Lachman Peswani, le vendeur de diamant en tous genres pour platines

Sur un rayon d’armoire trônent une dizaine de vinyles des Beatles. Une deuxième étagère est exclusivement réservée aux monuments de la chanson française, Serge Reggiani, Léo Ferré, Graeme Allwright, Jacques Brel, Georges Brassens, Serge Gainsbourg. «Je dois avoir 300 vinyles, calcule Imad. Mais quand j’y réfléchis, je me dis que 300 disques, ce n’est rien». Avec un pincement au cœur, ce jeune cadre dans le transport maritime repense à la centaine de 33 tours abandonnés à regret à Angers, en France, à la fin de ses études. «Les vinyles, c’est extraordinaire, mais ça peut être sacrément encombrant. Pour déménager, surtout. On ne peut pas tout emmener dans un avion. Je les avais eus à 50 euros, une fortune pour l’étudiant que j’étais. Il a fallu les laisser là avec le tourne-disque, repartir les mains vides, et recommencer à zéro». À Casablanca, il déniche Tobishi «premier du nom» à derb Koréa, un tourne-disque japonais qu’il use jusqu’à la corde, avant de se résigner à lui trouver un successeur. «Aujourd’hui, j’ai cinq tourne-disques, dont deux platines avec sortie USB et table de mixage, achetées il y a quelques mois. Ça me permet de partager de la musique en voie de disparition sur Youtube, et parfois de tester des mélanges de Léo Ferré et de musique classique, ou de musique de cirque et de notice de médicament enregistrée», s’amuse Imad.

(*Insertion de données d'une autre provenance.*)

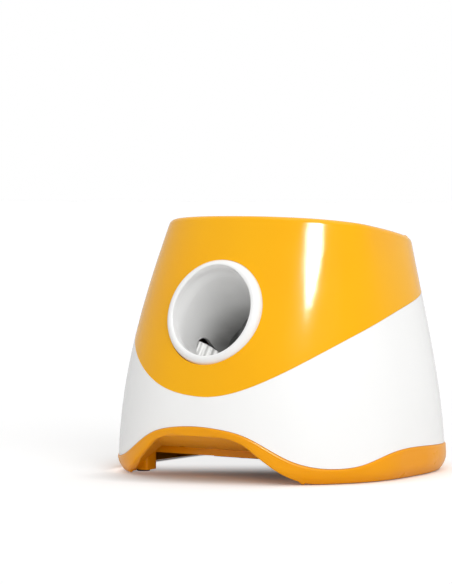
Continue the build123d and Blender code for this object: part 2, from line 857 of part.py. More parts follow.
with BuildPart() as guide_cover:
    add(guide.part)
    add(above_seam.part, mode=Mode.INTERSECT)
    for plane, places in tube_screw_planes:
        passing_hole = holes(plane.offset(tube_wall), places, screw_radius + screw_clearance, tube_wall)
        add(passing_hole, mode=Mode.SUBTRACT)
finish(guide_cover, "guide_cover")

with BuildPart() as tube_screws:
    for plane, places in tube_screw_planes:
        add(screws(plane.offset(tube_wall), places, short_screw))
finish(tube_screws, "tube_screws")

with BuildPart() as ball_sensors:
    for side in (-1, 1):
        with BuildSketch(Plane.YZ.offset(side * (bore_radius + 0.4))):
            with Locations((drop_y, sensor_z)):
                Circle(sensor_radius)
        extrude(amount=side * (sensor_reach - bore_radius))
        with BuildSketch(Plane.YZ.offset(side * sensor_reach)):
            with Locations((drop_y, sensor_z)):
                Circle(sensor_radius + 1)
        extrude(amount=side * 1.2)
finish(ball_sensors, "ball_sensors")

# ================================================================ launch wheels, motors and saddles
for side, name in ((-1, "left"), (1, "right")):
    hub_plane = wheel_plane(side)
    tyre_inner = wheel_radius - tyre_thickness
    motor_top = -wheel_width / 2 - motor_gap
    motor_end = motor_top - motor_length

    with BuildPart() as tyre:
        with BuildSketch(hub_plane.offset(-wheel_width / 2)):
            Circle(wheel_radius - rib_height)
            with PolarLocations(wheel_radius - rib_height, rib_count):
                Rectangle(2 * rib_height, 2 * rib_height)
            Circle(tyre_inner + pin_clearance, mode=Mode.SUBTRACT)
        extrude(amount=wheel_width)
    finish(tyre, f"{name}_wheel_tyre")

    with BuildPart() as hub:
        rim_half = wheel_width / 2 - 1
        hub_profile = (
            (shaft_radius + pin_clearance, -hub_boss_radius),
            (hub_boss_radius, -hub_boss_radius),
            (hub_boss_radius, -hub_web / 2),
            (tyre_inner - hub_web, -hub_web / 2),
            (tyre_inner - hub_web, -rim_half),
            (tyre_inner, -rim_half),
            (tyre_inner, rim_half),
            (tyre_inner - hub_web, rim_half),
            (tyre_inner - hub_web, hub_web / 2),
            (hub_boss_radius, hub_web / 2),
            (hub_boss_radius, hub_boss_radius),
            (shaft_radius + pin_clearance, hub_boss_radius),
        )
        add(turn(hub_plane, hub_profile))
        with BuildSketch(hub_plane):
            with PolarLocations((tyre_inner + hub_boss_radius) / 2 - 1, spoke_count):
                Circle(hub_boss_radius)
        extrude(amount=hub_web, both=True, mode=Mode.SUBTRACT)
    finish(hub, f"{name}_wheel_hub")

    with BuildPart() as shaft:
        with BuildSketch(hub_plane.offset(motor_top - shaft_depth)):
            Circle(shaft_radius)
        extrude(amount=hub_boss_radius - motor_top + shaft_depth)
    finish(shaft, f"{name}_wheel_shaft")

    with BuildPart() as motor:
        shaft_bore = shaft_radius + shaft_clearance
        motor_profile = (
            (shaft_bore, motor_top - shaft_depth - 1),
            (shaft_bore, motor_top + motor_boss_height),
            (motor_boss_radius, motor_top + motor_boss_height),
            (motor_boss_radius, motor_top),
            (motor_radius, motor_top),
            (motor_radius, motor_end + 1),
            (motor_radius - 1, motor_end),
            (0, motor_end),
            (0, motor_top - shaft_depth - 1),
        )
        add(turn(hub_plane, motor_profile))
        front_holes = holes(hub_plane.offset(motor_top), mirrored((motor_screw_spread, 0)), screw_radius, 4)
        add(front_holes, mode=Mode.SUBTRACT)
        with BuildSketch(hub_plane.offset(motor_end)):
            with Locations(*mirrored((motor_screw_spread, 0))):
                Rectangle(0.8, 3)
        extrude(amount=-3)
    finish(motor, f"{name}_motor")

    with BuildPart() as saddle:
        sleeve_bore = motor_radius + pin_clearance
        with BuildSketch(hub_plane.offset(motor_top + saddle_plate)):
            Circle(motor_radius + saddle_wall)
        extrude(amount=-saddle_plate - saddle_length)
        upper_end = hub_plane.from_local_coords((0, 0, motor_top - saddle_plate))
        lower_end = hub_plane.from_local_coords((0, 0, motor_top - saddle_length))
        with BuildSketch(Plane.YZ.offset(side * wheel_offset)):
            with BuildLine():
                Polyline(
                    (upper_end.Y, upper_end.Z),
                    (lower_end.Y, lower_end.Z),
                    (saddle_y - saddle_foot[1] / 2, floor_top),
                    (saddle_y + saddle_foot[1] / 2, floor_top),
                    close=True,
                )
            make_face()
        extrude(amount=saddle_web / 2, both=True)
        with BuildSketch(Plane.XY.offset(floor_top)):
            with Locations((side * wheel_offset, saddle_y)):
                RectangleRounded(saddle_foot[0], saddle_foot[1], boss_radius)
        extrude(amount=saddle_foot[2])
        with BuildSketch(hub_plane.offset(motor_top)):
            Circle(sleeve_bore)
        extrude(amount=-motor_length - 4, mode=Mode.SUBTRACT)
        with BuildSketch(hub_plane.offset(motor_top + saddle_plate)):
            Circle(motor_boss_radius + panel_gap)
            with Locations(*mirrored((motor_screw_spread, 0))):
                Circle(screw_radius + screw_clearance)
        extrude(amount=-saddle_plate, mode=Mode.SUBTRACT)
        foot_top = Plane.XY.offset(floor_top + saddle_foot[2])
        passing_hole = holes(foot_top, saddle_places, screw_radius + screw_clearance, saddle_foot[2])
        add(passing_hole, mode=Mode.SUBTRACT)
    finish(saddle, f"{name}_motor_saddle")

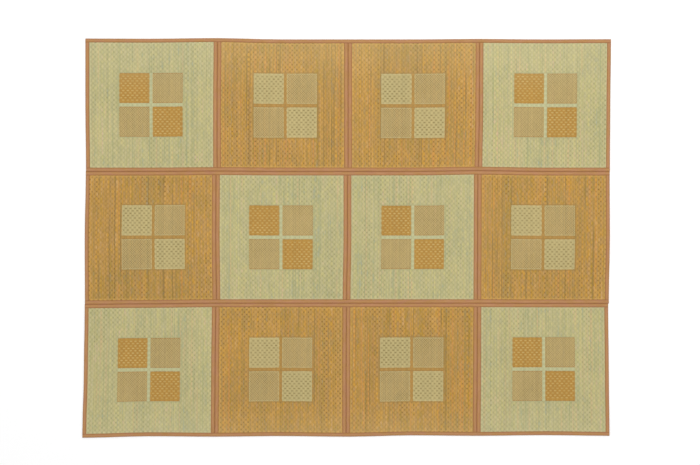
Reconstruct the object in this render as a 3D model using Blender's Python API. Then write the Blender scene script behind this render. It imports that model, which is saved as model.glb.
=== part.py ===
"""Rush rug lying flat: three rows of four woven squares, bound in folded cotton tape.

Metres, +Z up. The rug's long side runs along X, and it rests on Z = 0 with the middle of its
outline at the origin. Each square is a mat of its own. A side tape is folded over its left and
its right edge, and one long tape is folded over the whole upper and the whole lower edge of
each row of four. The tapes meet edge to edge where squares and rows are sewn together.
"""

import math
from collections import namedtuple

import bmesh
import bpy

# The even grid that the hand-made squares stray from
COLUMNS = 4
ROWS = 3
COLUMN_PITCH = 0.600
ROW_PITCH = 0.604
MILLIMETRE = 0.001

# Cloth
MAT_THICKNESS = 0.0032
RIM_THICKNESS = 0.0014
TAPE_WIDTH = 0.0176
TAPE_THICKNESS = 0.0008
CLEARANCE = 0.0003

# The tape's fold is half a circle round the mat's flattened rim
TAPE_HEIGHT = RIM_THICKNESS + 2 * (CLEARANCE + TAPE_THICKNESS)
FOLD_RADIUS = TAPE_HEIGHT / 2
RIM_BOTTOM = TAPE_THICKNESS + CLEARANCE

# How far in from a seam or an outer edge each surface starts
TAPE_INSET = CLEARANCE / 2
RIM_INSET = TAPE_INSET + FOLD_RADIUS
FIELD_INSET = TAPE_INSET + TAPE_WIDTH + CLEARANCE

# Points to each side of a square, and to the outer and inner face of a fold
SIDE_STEPS = 6
OUTER_FOLD_STEPS = 4
INNER_FOLD_STEPS = 2
SHARP_ANGLE = math.radians(40)

# How far the upright lines stray, in millimetres towards +X, at three heights of each row
UPRIGHT_LINES = ("left", "seam_1", "seam_2", "seam_3", "right")
UprightStray = namedtuple("UprightStray", ("row", "height", *UPRIGHT_LINES))
UPRIGHT_STRAYS = (
    UprightStray(0, "top", 6, 9, 5, 5, 5),
    UprightStray(0, "middle", 6, 7, 5, 4, 2),
    UprightStray(0, "bottom", 9, 7, 5, 0, 0),
    UprightStray(1, "top", 8, 2, 2, -3, -1),
    UprightStray(1, "middle", 3, 1, 2, -4, 0),
    UprightStray(1, "bottom", 4, 4, -2, -5, -5),
    UprightStray(2, "top", 3, 1, -3, -5, -8),
    UprightStray(2, "middle", -1, -2, -4, -6, -5),
    UprightStray(2, "bottom", -8, -4, -4, -8, -2),
)

# How far the level lines stray, in millimetres towards +Y, at each seam and halfway between
LEVEL_PLACES = (
    "left", "mid_1", "seam_1", "mid_2", "seam_2", "mid_3", "seam_3", "mid_4", "right"
)
LevelStray = namedtuple("LevelStray", ("line", *LEVEL_PLACES))
LEVEL_STRAYS = (
    LevelStray("upper edge", 3, 2, 5, -1, -1, -1, 1, -1, 0),
    LevelStray("upper joint", 0, 0, 2, 0, 0, 0, 4, 0, 0),
    LevelStray("lower joint", -2, 0, 3, 3, 3, 3, 3, 2, 2),
    LevelStray("lower edge", -7, 0, -2, 1, -2, 4, 2, 5, 2),
)

# The ground colour of each square, row by row
GROUNDS = (
    ("green", "brown", "brown", "green"),
    ("brown", "green", "green", "brown"),
    ("green", "brown", "brown", "green"),
)

# Finish: sRGB colour from 0 to 255, and roughness
Finish = namedtuple("Finish", "red green blue roughness")
FINISHES = {
    "green": Finish(190, 182, 132, 0.72),
    "brown": Finish(188, 148, 82, 0.70),
    "tape": Finish(186, 134, 92, 0.90),
}


def clear_scene():
    for thing in list(bpy.data.objects):
        bpy.data.objects.remove(thing, do_unlink=True)


def linear(value):
    """One sRGB channel from 0 to 255 as a linear value from 0 to 1."""
    part = value / 255
    return part / 12.92 if part <= 0.04045 else ((part + 0.055) / 1.055) ** 2.4


def make_material(name, finish):
    material = bpy.data.materials.new(name)
    material.use_nodes = True
    shader = material.node_tree.nodes["Principled BSDF"]
    colour = [linear(part) for part in (finish.red, finish.green, finish.blue)]
    shader.inputs["Base Color"].default_value = (*colour, 1.0)
    shader.inputs["Roughness"].default_value = finish.roughness
    shader.inputs["Metallic"].default_value = 0.0
    return material


def between(start, end, share):
    return start + (end - start) * share


def eased(values, place):
    """The value at a place among evenly spaced values, which soft S-curves join."""
    place = min(max(place, 0.0), len(values) - 1.0)
    first = min(int(place), len(values) - 2)
    share = (1.0 - math.cos(math.pi * (place - first))) / 2
    return between(values[first], values[first + 1], share)


def upright_x(row, line, down):
    """X of an upright line of one row, where down runs from 0 at its top to 1 at its bottom."""
    name = UPRIGHT_LINES[line]
    strays = [getattr(stray, name) for stray in UPRIGHT_STRAYS if stray.row == row]
    stray = eased(strays, down * (len(strays) - 1))
    return (line - COLUMNS / 2) * COLUMN_PITCH + stray * MILLIMETRE


def level_y(line, x):
    """Y of a level line at the given X."""
    strays = [getattr(LEVEL_STRAYS[line], place) for place in LEVEL_PLACES]
    share = x / (COLUMNS * COLUMN_PITCH) + 0.5
    stray = eased(strays, share * (len(strays) - 1))
    return (ROWS / 2 - line) * ROW_PITCH + stray * MILLIMETRE


def square_point(row, column, across, down, inset):
    """A point of one square's grid, after its four sides have moved in by the inset."""
    left = upright_x(row, column, down) + inset
    right = upright_x(row, column + 1, down) - inset
    x = between(left, right, across)
    y = between(level_y(row, x) - inset, level_y(row + 1, x) + inset, down)
    return x, y


def square_ring(row, column, inset, z):
    """Points round one square at one height, anticlockwise from above."""
    steps = [step / SIDE_STEPS for step in range(SIDE_STEPS)]
    round_it = (
        [(step, 1.0) for step in steps]
        + [(1.0, 1.0 - step) for step in steps]
        + [(1.0 - step, 0.0) for step in steps]
        + [(0.0, step) for step in steps]
    )
    return [
        (*square_point(row, column, across, down, inset), z)
        for across, down in round_it
    ]


def fold_arc(radius, steps):
    """The round of a fold, from its lower to its upper end, as (depth, height) points."""
    angles = [math.pi * (step / steps - 0.5) for step in range(steps + 1)]
    return [
        (FOLD_RADIUS - radius * math.cos(angle), FOLD_RADIUS + radius * math.sin(angle))
        for angle in angles
    ]


def tape_section():
    """The folded tape's cut end, as (depth in from the fold, height) points in order."""
    outer = fold_arc(FOLD_RADIUS, OUTER_FOLD_STEPS)
    inner = fold_arc(FOLD_RADIUS - TAPE_THICKNESS, INNER_FOLD_STEPS)
    outer_face = [(TAPE_WIDTH, 0.0), *outer, (TAPE_WIDTH, TAPE_HEIGHT)]
    inner_face = [
        (TAPE_WIDTH, TAPE_THICKNESS),
        *inner,
        (TAPE_WIDTH, TAPE_HEIGHT - TAPE_THICKNESS),
    ]
    return outer_face + inner_face[::-1]


def loft(name, rings, material, parent):
    """A closed solid through rings of points, with a flat face at each end."""
    solid = bmesh.new()
    loops = [[solid.verts.new(point) for point in ring] for ring in rings]
    count = len(rings[0])
    for lower, upper in zip(loops, loops[1:]):
        for step in range(count):
            following = (step + 1) % count
            solid.faces.new(
                (lower[step], lower[following], upper[following], upper[step])
            )
    solid.faces.new(loops[0][::-1])
    solid.faces.new(loops[-1])
    bmesh.ops.recalc_face_normals(solid, faces=solid.faces)
    mesh = bpy.data.meshes.new(name)
    solid.to_mesh(mesh)
    solid.free()
    mesh.shade_smooth()
    mesh.set_sharp_from_angle(angle=SHARP_ANGLE)
    mesh.materials.append(material)
    piece = bpy.data.objects.new(name, mesh)
    piece.parent = parent
    bpy.context.scene.collection.objects.link(piece)
    return piece


def make_mat(row, column, material, parent):
    """One woven square: a flat field with a thinner rim that goes into the tapes."""
    rim_top = RIM_BOTTOM + RIM_THICKNESS
    profile = (
        (FIELD_INSET, 0.0),
        (FIELD_INSET, RIM_BOTTOM),
        (RIM_INSET, RIM_BOTTOM),
        (RIM_INSET, rim_top),
        (FIELD_INSET, rim_top),
        (FIELD_INSET, MAT_THICKNESS),
    )
    rings = [square_ring(row, column, inset, z) for inset, z in profile]
    return loft(f"mat_r{row + 1}_c{column + 1}", rings, material, parent)


def make_side_tape(row, column, side, material, parent):
    """The tape folded over one upright edge, which stops where the long tapes start."""
    line = column if side == "left" else column + 1
    inwards = 1 if side == "left" else -1
    rings = []
    for step in range(SIDE_STEPS + 1):
        down = step / SIDE_STEPS
        edge_x = upright_x(row, line, down)
        ring = []
        for depth, z in tape_section():
            x = edge_x + inwards * (TAPE_INSET + depth)
            top = level_y(row, x) - FIELD_INSET
            bottom = level_y(row + 1, x) + FIELD_INSET
            ring.append((x, between(top, bottom, down), z))
        rings.append(ring)
    name = f"side_tape_r{row + 1}_c{column + 1}_{side}"
    return loft(name, rings, material, parent)


def long_tape_stations(row, down):
    """Where along X a long tape has a section: at its ends and above each mat's own points."""
    stations = [upright_x(row, 0, down) + TAPE_INSET]
    for column in range(COLUMNS):
        left = upright_x(row, column, down) + FIELD_INSET
        right = upright_x(row, column + 1, down) - FIELD_INSET
        stations += [
            between(left, right, step / SIDE_STEPS) for step in range(SIDE_STEPS + 1)
        ]
    stations.append(upright_x(row, COLUMNS, down) - TAPE_INSET)
    return stations


def make_long_tape(row, side, material, parent):
    """The tape folded over the whole upper or lower edge of one row of squares."""
    down = 0.0 if side == "upper" else 1.0
    line = row if side == "upper" else row + 1
    inwards = -1 if side == "upper" else 1
    rings = [
        [
            (x, level_y(line, x) + inwards * (TAPE_INSET + depth), z)
            for depth, z in tape_section()
        ]
        for x in long_tape_stations(row, down)
    ]
    return loft(f"long_tape_r{row + 1}_{side}", rings, material, parent)


def centre_outline(pieces, parent):
    """Moves the parent so that the middle of the whole outline is at the origin."""
    for axis in (0, 1):
        values = [point.co[axis] for piece in pieces for point in piece.data.vertices]
        parent.location[axis] = -(min(values) + max(values)) / 2


def main():
    clear_scene()
    materials = {
        name: make_material(f"{name}_cloth", finish)
        for name, finish in FINISHES.items()
    }
    rug = bpy.data.objects.new("rush_rug", None)
    bpy.context.scene.collection.objects.link(rug)
    pieces = []
    for row in range(ROWS):
        for column in range(COLUMNS):
            ground = materials[GROUNDS[row][column]]
            pieces.append(make_mat(row, column, ground, rug))
            for side in ("left", "right"):
                tape = make_side_tape(row, column, side, materials["tape"], rug)
                pieces.append(tape)
        for side in ("upper", "lower"):
            pieces.append(make_long_tape(row, side, materials["tape"], rug))
    centre_outline(pieces, rug)


main()
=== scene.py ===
import math
from collections import namedtuple

import bpy
import numpy as np
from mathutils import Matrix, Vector


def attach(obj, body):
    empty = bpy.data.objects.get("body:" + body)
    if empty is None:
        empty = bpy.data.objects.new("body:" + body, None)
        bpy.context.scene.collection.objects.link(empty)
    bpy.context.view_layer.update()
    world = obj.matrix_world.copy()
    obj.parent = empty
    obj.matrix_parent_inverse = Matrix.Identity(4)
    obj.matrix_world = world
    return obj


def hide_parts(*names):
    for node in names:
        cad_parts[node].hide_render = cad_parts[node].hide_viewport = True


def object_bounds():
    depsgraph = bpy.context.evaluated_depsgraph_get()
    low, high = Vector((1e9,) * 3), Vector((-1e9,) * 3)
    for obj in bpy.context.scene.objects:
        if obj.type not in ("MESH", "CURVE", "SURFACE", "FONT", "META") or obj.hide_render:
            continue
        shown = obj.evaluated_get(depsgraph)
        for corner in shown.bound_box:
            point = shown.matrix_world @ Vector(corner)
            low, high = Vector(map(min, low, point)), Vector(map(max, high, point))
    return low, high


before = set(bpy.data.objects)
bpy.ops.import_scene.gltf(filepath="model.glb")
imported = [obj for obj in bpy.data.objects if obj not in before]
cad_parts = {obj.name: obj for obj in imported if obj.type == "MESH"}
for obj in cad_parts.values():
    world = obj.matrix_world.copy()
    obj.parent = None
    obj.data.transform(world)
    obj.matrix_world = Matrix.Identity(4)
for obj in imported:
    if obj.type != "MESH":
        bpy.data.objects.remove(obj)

CAD_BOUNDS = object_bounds()
MM = 0.001
BODY = "root"
SAME_POINT = 0.00005
SAME_LEVEL = 0.0001
SHARP_ANGLE = math.radians(50)

# Camera straight above, as in the photograph of 700 x 465 pixels
PHOTO_WIDTH = 700
METRES_PER_PIXEL = 0.004563
VIEW_CENTRE = (0.0152, 0.0247)
LENS_MM = 85.0
SENSOR_MM = 36.0

# Rows and columns of mats, and which cloth each is woven in
ROWS = 3
COLUMNS = 4
GROUNDS = (
    ("green", "brown", "brown", "green"),
    ("brown", "green", "green", "brown"),
    ("green", "brown", "brown", "green"),
)

# How far each block of panes sits from the middle of its mat, in mm to the right and up
BLOCK_SHIFTS = (
    ((-1, 1), (12, -1), (-3, -2), (3, 0)),
    ((13, 2), (-3, 0), (1, 0), (-3, 0)),
    ((-3, 2), (0, 1), (0, 0), (3, 1)),
)

# Weave: bundles of stalks run along Y, and a warp thread ties every other bundle down
BUNDLE = 0.0105
WARP = 0.01095
STALK = BUNDLE / 7
STRAND = BUNDLE / 4
STREAK = BUNDLE / 2
MOST_BUNDLES = 40
COLUMNS_PER_BUNDLE = 3
LEAST_STEP = 0.0008
TIE_HALF_WIDTH = 0.0023
BUNDLE_CROWN = 0.00085
CROWN_POWER = 2.5
TIE_DEPTH = 0.00075
TIE_AT_GROOVE = 0.35
ARCH = 0.00015
LIFT_SPREAD = 0.00005
LIFTS = 400
PINCH = 0.0013
CREST_HEIGHT = 0.00318
SETTLE = 0.009
PANE_RELIEF = 0.45

# Width and height of the dots where bundles are tied down, and those of the fine panes,
# whose weave repeats at half the size
DOT_SIZE = (0.0104, 0.0076)
FINE_DOT_SIZE = (0.0054, 0.0042)
FINE_REPEAT = 0.5

# The block of four panes. A bold pane has a border of plain colour round its marked core
PANE = 0.137
PANE_SOFTNESS = 0.0004
PANE_JITTER = 0.0018
UPRIGHT_STRIP = 0.014
LEVEL_STRIP = 0.017
LOW_STRIP_TOP = (-0.0040, -0.0062)
LOW_STRIP_BOTTOM = (-0.0100, -0.0088)
BLOCK_MARGIN = 0.0065
PANE_BORDER = 0.011
BORDER_SOFTNESS = 0.002
SIDE_BORDER = (0.003, 0.006)
RULE = (0.0040, 0.0030)
DASH_WIDTH = 0.0150
DASH_HEIGHT = 0.0058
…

Son front se rembrunit quand il pense aux magasins de disques tombés en désuétude, à tous ces microsillons relégués, par milliers, au rang de reliques du passé.
Sur le boulevard de Paris, au centre-ville de Casablanca, la fameuse boutique Gam voit sa clientèle s’appauvrir au fil des ans. «Il n’y a quasiment plus que des étrangers qui viennent», se désole Boujemaâ. Le disquaire qui, depuis les années 1960, dédie sa vie à la musique, n’en dira pas davantage, par lassitude. Au Comptoir de distribution de disques, le propriétaire oppose un mutisme aussi farouche, excédé. Seul Lachman Peswani continue d’avoir la tchatche. Établi à route Ouled Ziane, l’Indien ne vend pas de disques, mais dépanne les rares passionnés, quand leur appareil se détraque. «C’est généralement un problème de diamant qui est cassé. C’est un composant du bras de lecture qui permet de déchiffrer les vinyles. J’en ai tout un stock d’occasion, alors les clients viennent choisir celui qui correspond à leur tourne-disque». Des clients comme ceux-là, il avoue en connaître moins de dix, et leur voue une sincère admiration. Pour «les autres», il est implacable : «Quand je pense à tout l’argent dépensé par la plupart de ces jeunes en produits de consommation dépourvus de valeur et débilitants, je me dis que c’est quand même une bien triste génération». Il ne peut s’empêcher de comparer avec le regain d’engouement pour les vinyles en Europe. «À Paris ou à Berlin, on assiste à un véritable retour du disque noir. À Casablanca, quand les propriétaires de Gam et du Comptoir partiront à la retraite, leurs trésors seront peut-être à jamais perdus».